Жизнь в городах замирает достаточно рано: горожане боятся быть ограбленными друг другом в темноте, а на всех окнах и дверях стоят внушительные решетки. Каждый мало-мальски приличный магазин, от аптеки до супермаркета бытовой техники, охраняется вооруженным охранником, который не пустит случайного прохожего, не убедившись в глазок в его безопасности. Обстановка в городах тут считается весьма криминогенной, а второй по величине город страны – Сан-Педро-Сула – несколько лет подряд занимал первую строчку в мире по числу умышленных убийств на душу населения. Пока в 2016 его не потеснил венесуэльский Каракас. В домах у гондурасцев гостеприимно и по-раздолбайски грязно и замусорено, посуда не моется неделями, а к полу можно прилипнуть прямо при входе. В этом я убедился, когда пришел в гости готовить борщ по просьбе своих приятелей. В некоторых домах бегают крысы размером с кошку, но гондурасцев это, кажется, заботит мало.
Гондурасские телевизионные новости – это сплошной поток чернухи: кто кого убил, в каком количестве, в каком городе сколько наркоторговцев задержано, а сколько погибло в перестрелке. Все это сопровождается красочными кадрами с мешками наркотиков и бегающими туда-сюда вооруженными силовиками в масках. Кажется, все это происходит в каком-то другом Гондурасе, по соседству. Настоящий гондурасец вряд ли будет заниматься таким суетливым делом, как наркоторговля. Лежать в гамаке по соседству с горой вчерашней немытой посуды, вокруг которой роятся мухи, – занятие куда более гондурасское.

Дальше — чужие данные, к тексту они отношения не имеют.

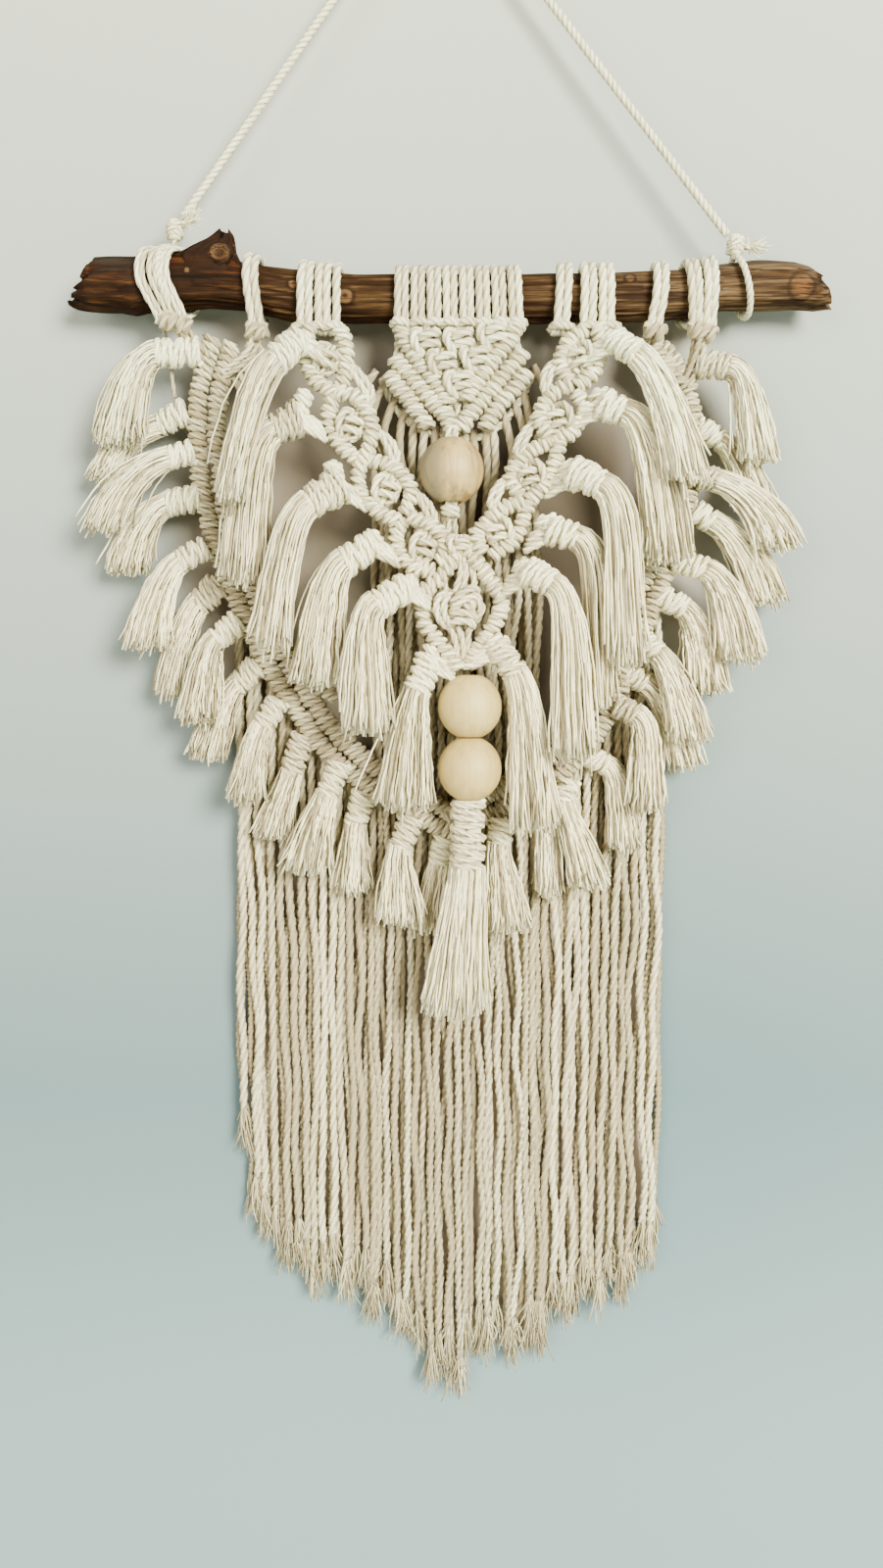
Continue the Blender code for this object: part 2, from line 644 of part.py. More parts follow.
SEAT_STEP = 0.2
SEAT_REACH = 4.0
STEM_HALF = 2.2
Tassel = namedtuple("Tassel", "name level root neck wide tip spread stem", defaults=(None,))
FRONT_TASSELS = (
    Tassel("l1", "near", (-64, -246), (-75, -258), (11.5, 11), (-96, -320), 8, (-61, -243)),
    Tassel("l2", "far", (-65, -281), (-77, -287), (15, 10.5), (-93, -358), 12, (-62, -268)),
    Tassel("l3", "near", (-46, -314), (-60, -324), (15, 11), (-77, -389), 9, (-49, -302)),
    Tassel("l4", "far", (-30, -341), (-44, -350), (11.5, 11.5), (-57, -407), 13, (-29, -335)),
    Tassel("l5", "near", (-14, -362), (-28, -371), (12, 11), (-32, -430), 12.5, (-10, -358)),
    Tassel("l6", "far", (-3, -396), (-9, -412), (11, 10.5), (-15, -470), 12, (-1, -391)),
    Tassel("r1", "near", (84, -246), (95, -255), (10.5, 9.5), (119, -311), 9.5, (80, -243)),
    Tassel("r2", "far", (80, -275), (91, -279), (14, 9.5), (112, -348), 13, (77, -268)),
    Tassel("r3", "near", (66, -308), (79, -315), (14, 10), (91, -397), 9.5, (62, -303)),
    Tassel("r4", "far", (56, -334), (68, -338), (13, 9.5), (80, -417), 8.5, (51, -328)),
    Tassel("r5", "near", (45, -355), (56, -361), (13, 9.5), (67, -442), 12, (40, -350)),
    Tassel("r6", "far", (30, -390), (39, -403), (11, 10), (48, -479), 12.5, (27, -386)),
)
BACK_TASSELS = (
    Tassel("l1", "near", (-118, -244), (-137, -246), (13, 11.5), (-157, -289), 12.5),
    Tassel("l2", "far", (-126, -272), (-138, -278), (13, 10), (-167, -305), 9),
    Tassel("l3", "near", (-122, -293), (-132, -296), (11.5, 9.5), (-164, -331), 11.5),
    Tassel("l4", "far", (-118, -314), (-135, -317), (13, 11), (-156, -351), 12.5),
    Tassel("l5", "near", (-116, -340), (-127, -347), (11, 10), (-145, -389), 11),
    Tassel("l6", "far", (-110, -358), (-120, -367), (14, 11), (-136, -412), 9),
    Tassel("l7", "near", (-100, -377), (-110, -386), (12, 10), (-120, -426), 10),
    Tassel("l8", "far", (-91, -399), (-101, -408), (12, 10), (-116, -445), 10),
    Tassel("l9", "near", (-80, -417), (-87, -429), (11, 10), (-96, -466), 9),
    Tassel("l10", "far", (-68, -435), (-74, -453), (12, 10), (-84, -486), 10),
    Tassel("l11", "near", (-49, -449), (-55, -464), (11, 10), (-66, -502), 12),
    Tassel("l12", "far", (-37, -464), (-41, -479), (11.5, 10), (-43, -514), 10),
    Tassel("l13", "near", (-13, -477), (-18, -491), (12, 10), (-17, -529), 12),
    Tassel("l14", "far", (4, -486), (2, -499), (10, 9), (-4, -533), 8),
    Tassel("r1", "near", (131, -250), (145, -252), (13, 10.5), (160, -297), 11.5),
    Tassel("r2", "far", (133, -280), (144, -286), (11, 9), (161, -320), 9),
    Tassel("r3", "near", (129, -304), (139, -307), (11.5, 9.5), (171, -340), 12),
    Tassel("r4", "far", (130, -321), (140, -326), (12, 10), (167, -366), 12.5),
    Tassel("r5", "near", (121, -346), (135, -351), (11.5, 10), (154, -395), 12.5),
    Tassel("r6", "far", (114, -363), (127, -370), (12, 10), (140, -411), 11),
    Tassel("r7", "near", (106, -387), (112, -393), (11, 9), (129, -436), 10),
    Tassel("r8", "far", (97, -402), (107, -407), (11, 10), (127, -449), 10),
    Tassel("r9", "near", (92, -419), (101, -423), (11, 10), (107, -470), 9),
    Tassel("r10", "far", (78, -444), (88, -449), (11, 9), (97, -491), 9.5),
    Tassel("r11", "near", (67, -458), (65, -467), (12, 10), (78, -509), 11),
    Tassel("r12", "far", (54, -463), (57, -472), (10, 9), (59, -515), 7.5),
    Tassel("r13", "near", (34, -478), (32, -489), (12, 10), (36, -532), 11),
)


def fringe_lines(start, heading_to, across, foot, spread):
    """The fringe's middle line, a cubic from a sloping start to a foot reached straight down, and
    its half-width at each step, which turns from the neck's own to level at the foot."""
    length = path_length([start, foot])
    t = np.linspace(0, 1, FRINGE_STEPS + 1)[:, None]
    near, far = (1 - t) ** 3 + 3 * (1 - t) ** 2 * t, 3 * (1 - t) * t**2 + t**3
    middle = near * start + 3 * (1 - t) ** 2 * t * heading_to * FRINGE_BEND * length
    middle += far * foot + 3 * (1 - t) * t**2 * np.array([0, 0, 0.45 * length])
    return middle, near * across + far * np.array([spread, 0, 0])


def head_section(centre, across, half_width, half_depth, locks):
    """A ring round the head: a front row of points and a back row, one for each seam between locks."""
    column = np.linspace(-1, 1, locks + 1)
    bulge = np.sqrt(1 - 0.75 * column**2)
    front = centre + np.outer(column * half_width, across) - np.outer(bulge * half_depth, (0, 1, 0))
    back = centre + np.outer(column * half_width, across) + np.outer(bulge * half_depth, (0, 1, 0))
    return np.vstack([front, back[::-1]])


def tassel_shape(head, wide, deep, tip, spread, locks, half_depth):
    """The wrapped head as a skin over its sections, and from each column of its last section one
    lock that hangs to the foot. Neighbouring locks part just below the neck."""
    head = np.asarray(head, float)
    heading_to = unit(head[-1] - head[-2])
    across = unit(np.array([-heading_to[2], 0, heading_to[0]]))
    across *= 1 if across[0] > 0 else -1
    rings = [head_section(c, across, w, d, locks) for c, w, d in zip(head, wide, deep)]
    vertices, faces = loft(rings)
    faces = faces[:-1]
    vertices = list(vertices)
    around = 2 * locks + 2
    last = (len(rings) - 1) * around
    middle, side = fringe_lines(head[-1], heading_to, across * wide[-1], np.array(tip), spread)
    inset = LOCK_GAP / 2 / np.linalg.norm(side, axis=1)
    for number in range(locks):
        left, right = 2 * number / locks - 1, 2 * (number + 1) / locks - 1
        ring = [last + number, last + number + 1, last + around - 2 - number, last + around - 1 - number]
        lift = 3 * rng.random() + abs(left + right)
        for step in range(1, FRINGE_STEPS + 1):
            corner = len(vertices)
            ends = step == FRINGE_STEPS
            narrow = inset[step] + (0.1 / locks if ends else 0)
            thick = half_depth * (0.6 if ends else 1.0)
            near, far = left + narrow, right - narrow
            for along, forward in ((near, -1), (far, -1), (far, 1), (near, 1)):
                offset = np.array([0, forward * thick, lift if ends else 0])
                vertices.append(middle[step] + along * side[step] + offset)
            below = [corner, corner + 1, corner + 2, corner + 3]
            for k in range(4):
                faces.append((ring[k], ring[(k + 1) % 4], below[(k + 1) % 4], below[k]))
            ring = below
        faces.append(tuple(ring))
    return np.array(vertices), faces


def surface_of(*names):
    """The surface of finished pieces, for measuring to."""
    graph = bpy.context.evaluated_depsgraph_get()
    return [BVHTree.FromObject(bpy.data.objects[name], graph) for name in names]


def clear_of(shape, trees):
    """True where a shape is GAP or more from every surface."""
    vertices, faces = shape
    points = [(x * MM, y * MM, (z - NAIL_Z) * MM) for x, y, z in vertices]
    own = BVHTree.FromPolygons(points, [tuple(face) for face in faces])
    if any(own.overlap(tree) for tree in trees):
        return False
    near = (tree.find_nearest(point, GAP * MM)[0] for tree in trees for point in points)
    return all(found is None for found in near)


def nearest_on(trees, point):
    """The point nearest to another on the surfaces, both in millimetres from the table's origin."""
    x, y, z = point
    found = [tree.find_nearest((x * MM, y * MM, (z - NAIL_Z) * MM)) for tree in trees]
    place = min(found, key=lambda hit: hit[3])[0]
    return np.array(place) / MM + np.array([0, 0, NAIL_Z])


def build_tassel(prefix, row, levels, band_y, trees):
    """A tassel seated on its band. The head slides out from the band until it is clear of it, and
    a front tassel's short stem reaches from there to the band's nearest face."""
    level_y = levels[row.level]
    root = np.array([row.root[0], band_y + (level_y - band_y) * 0.6, row.root[1]])
    neck = np.array([row.neck[0], level_y, row.neck[1]])
    tip = (row.tip[0], level_y, row.tip[1])
    wide = np.array([0.78 * row.wide[0], row.wide[1]]) / 2
    seed = rng.bit_generator.state

    def shape(head, half):
        rng.bit_generator.state = seed
        deep = np.minimum(half * 0.85, 4.7)
        return tassel_shape(head, half, deep, tip, row.spread, LOCKS, HALF_DEPTH)

    outward = unit(neck - root)
    slides = np.arange(0 if row.stem else -SEAT_REACH, SEAT_REACH * 2, SEAT_STEP)
    clear = [clear_of(shape([root + outward * d, neck + outward * d], wide), trees) for d in slides]
    first = len(clear) - clear[::-1].index(False) if False in clear else 0
    slide = slides[min(first, len(slides) - 1)]
    root, neck = root + outward * slide, neck + outward * slide
    made = shape([root, neck], wide)
    if row.stem:
        start = root + (neck - root) * 0.12
        seat = nearest_on(trees, (row.stem[0], band_y - FRONT_BAR_RADIUS, row.stem[1]))
        run = unit(start - seat)
        for reach in np.arange(0, path_length([seat, start]) / 2, SEAT_STEP):
            made = shape([seat + run * reach, start, neck], np.append(STEM_HALF, wide))
            if clear_of(made, trees):
                break
    new_object(f"{prefix}_tassel_{row.name}", [made], COTTON)


front_surface = surface_of("front_band", "bead_middle", "bead_lower")
for row in FRONT_TASSELS:
    build_tassel("front", row, FRONT_TASSEL_Y, FRONT_BAND_Y, front_surface)
back_surface = surface_of("back_band")
for row in BACK_TASSELS:
    build_tassel("back", row, BACK_TASSEL_Y, BACK_BAND_Y, back_surface)

MAIN_NECK_Z = -500.0
MAIN_LOCKS = 6
MAIN_TIP = (9.0, -29.0, -571.0)


def build_main_tassel():
    """The long tassel under the beads: a straight wrapped head and six locks."""
    x, y, _ = BEAD_3
    heights = np.array([MAIN_HEAD_TOP, MAIN_HEAD_TOP - 4, -483, MAIN_NECK_Z])
    head = np.stack([np.full(4, x), np.full(4, y), heights], 1)
    wide = np.array([7.5, 9.0, 9.3, 8.8])
    shape = tassel_shape(head, wide, wide * 0.85, MAIN_TIP, 16, MAIN_LOCKS, 6.0)
    new_object("main_tassel", [shape], COTTON)


build_main_tassel()
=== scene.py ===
"""A macrame wall hanging of undyed cotton cord on a driftwood branch, hung from one nail.

Sizes are millimetres. Heights are taken from the point where the hanger rope's two straight runs
would cross, and become metres below the nail only where a mesh is made.
"""

import math
from collections import namedtuple

import bmesh
import bpy
import numpy as np
from mathutils import Matrix


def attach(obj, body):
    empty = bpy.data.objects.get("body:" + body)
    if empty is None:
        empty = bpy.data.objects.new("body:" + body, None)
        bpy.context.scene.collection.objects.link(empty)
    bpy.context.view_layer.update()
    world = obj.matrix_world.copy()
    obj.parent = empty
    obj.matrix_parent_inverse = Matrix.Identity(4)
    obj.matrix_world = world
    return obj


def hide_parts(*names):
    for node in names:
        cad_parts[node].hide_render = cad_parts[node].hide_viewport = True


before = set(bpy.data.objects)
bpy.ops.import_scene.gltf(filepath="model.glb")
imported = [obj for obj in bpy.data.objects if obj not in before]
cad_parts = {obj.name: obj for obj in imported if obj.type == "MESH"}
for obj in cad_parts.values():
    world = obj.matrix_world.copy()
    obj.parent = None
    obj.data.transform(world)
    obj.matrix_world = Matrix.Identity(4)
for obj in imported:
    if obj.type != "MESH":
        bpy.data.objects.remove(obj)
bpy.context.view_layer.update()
rng = np.random.default_rng(11)

# --- Camera ----------------------------------------------------------------
# It stands level with the lower band, close to the wall, and looks slightly down.

lens = bpy.data.cameras.new("camera")
lens.sensor_fit = "VERTICAL"
lens.sensor_height = 36
lens.lens = 26.685
lens.clip_start = 0.02
camera = bpy.data.objects.new("camera", lens)
camera.location = (0.0031, -0.600, -0.4086)
camera.rotation_euler = (math.radians(86), 0, 0)
bpy.context.scene.collection.objects.link(camera)
bpy.context.scene.camera = camera

# --- Hanger rope -----------------------------------------------------------
# A twisted cotton rope of three plies, pulled taut over the nail between a knot at each end of
# the branch. The same rope surface serves for every cord of the hanging.

CORD = 4.0
KNOT_LEFT = np.array([-128.5, -9.0, -184.5])
KNOT_RIGHT = np.array([148.0, -9.5, -192.0])
ROPE_CORNER = np.array([0, 0, -1.0])
BEND_RADIUS = 2 * CORD
KNOT_CLEARANCE = 6.5  # from a knot's centre to the rope's end


def unit(vectors):
    """Each vector divided by its own length."""
    return vectors / np.linalg.norm(vectors, axis=-1, keepdims=True)


def lengths_along(points):
    """Distance from the first point to each point of a path, or of each of several paths."""
    steps = np.linalg.norm(np.diff(points, axis=-2), axis=-1)
    return np.concatenate([np.zeros_like(steps[..., :1]), np.cumsum(steps, axis=-1)], -1)


def curve_through(points, count=None, step=None):
    """A Catmull-Rom curve through the points, read again at even distances along it."""
    points = np.asarray(points, float)
    ends = np.vstack([2 * points[0] - points[1], points, 2 * points[-1] - points[-2]])
    at = np.linspace(0, len(points) - 1, 24 * len(points))
    left = np.minimum(at.astype(int), len(points) - 2)
    t = (at - left)[:, None]
    p0, p1, p2, p3 = (ends[left + k] for k in range(4))
    cubic, square = 3 * (p1 - p2) + p3 - p0, 2 * p0 - 5 * p1 + 4 * p2 - p3
    fine = 0.5 * (cubic * t**3 + square * t**2 + (p2 - p0) * t + 2 * p1)
    along = lengths_along(fine)
    if count is None:
        count = max(3, int(math.ceil(along[-1] / step)) + 1)
    even = np.linspace(0, along[-1], count)
    return np.stack([np.interp(even, along, fine[:, k]) for k in range(3)], 1)


def carried_frames(paths):
    """Two directions square to each path, carried along it without turning about it."""
    tangent = unit(np.gradient(paths, axis=1))
    first = np.cross((0.0, 1.0, 0.0), tangent[:, 0])
    flat = np.linalg.norm(first, axis=1) < 0.3
    first[flat] = np.cross((1.0, 0.0, 0.0), tangent[flat, 0])
    sides = np.empty_like(paths)
    sides[:, 0] = unit(first)
    for i in range(1, paths.shape[1]):
        before, here = sides[:, i - 1], tangent[:, i]
        sides[:, i] = unit(before - (before * here).sum(1, keepdims=True) * here)
    return sides, np.cross(tangent, sides)


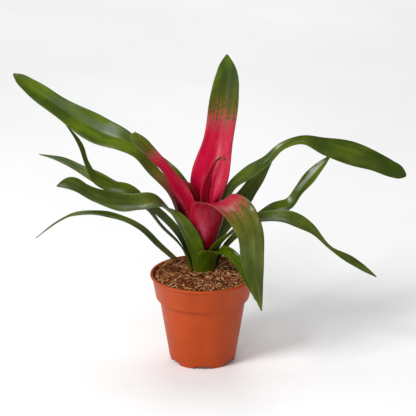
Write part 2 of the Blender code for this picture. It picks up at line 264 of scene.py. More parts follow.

– Впрочем, – заключил гондурасский лидер в галстуке, сидящий в телевизоре, – в стране все хорошо, кофе в этом году мы собрали немало, а план 2020 (есть тут и такой) неукоснительно выполняется.
Мне понравилось калымить в Гондурасе. Но, если разобраться, я там не калымил, а именно гондурасил. Приезжайте и вы, погондурасить!